Stavans's more controversial recent projects view that pile of colors from a distance and see a beautiful blur. For instance, his dictionary Spanglish: The Making of a New American Language (2003) compiles thousands of American words with both Spanish and English etymological roots, born in barrios from Spanish Harlem to south Los Angeles.
"The purists believe that we in academia should not be paying attention to Spanglish," Stavans says. "They tell me that any serious consideration undermines the standards of English."
In his new memoir, Stavans projects the same "mixed-up is OK" approach to structure as he does to language. If he had categorized his thoughts more strictly, it would be easy to place Dictionary Days in the spectrum of reference-structured memoirs currently in bookstores. A few: Amy Krouse Rosenthal's delightful Encyclopedia of an Ordinary Life (palatable even for those who aren't charmed by an entry for "lollipop tree"), Steven Church's ode to oddity and "memoir of record" The Guinness Book of Me, and The Know-It-All, A.J. Jacobs's journey through the Encyclopedia Britannica into autodidacticism. Instead, Stavans keeps his thoughts tucked in a succinct memoir form, interjecting occasional dream-state revelations and fantastical visits from dead lexicographers. It opens with a birth scene of sorts (his son discovers a fascination with words) and ends by questioning whether dictionaries believe in the afterlife (they seem not to).
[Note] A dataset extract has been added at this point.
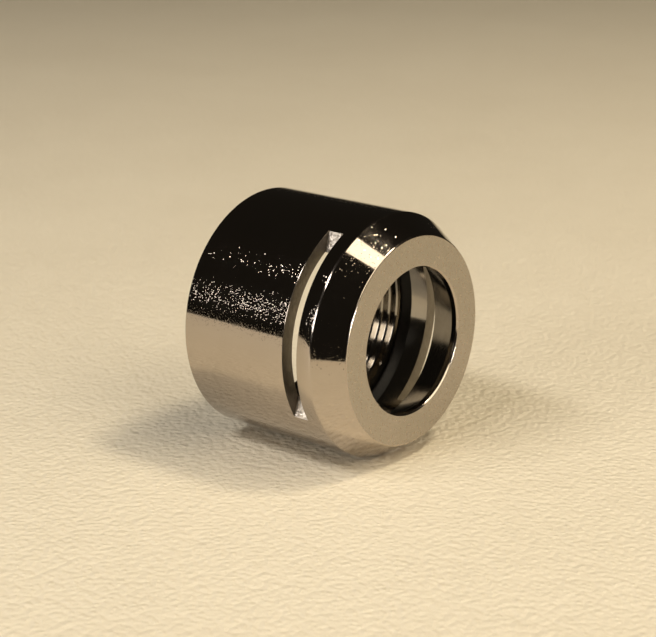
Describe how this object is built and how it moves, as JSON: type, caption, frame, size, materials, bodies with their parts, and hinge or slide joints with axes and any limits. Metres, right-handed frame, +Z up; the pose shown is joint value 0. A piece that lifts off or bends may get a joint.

The lifespan theme is appropriate because some of the most tossed-around words in the academic debate over language today are creation and destruction. And Stavans is one of a small group of U.S. scholars introducing street speak to the ivory tower and arguing that language is not being destroyed, but rather, words that die are replaced by new ones. He has taught full classes on Spanglish and hopes to lecture soon on a language he calls "American." And these are exactly the growing dialects that lexicographers fear.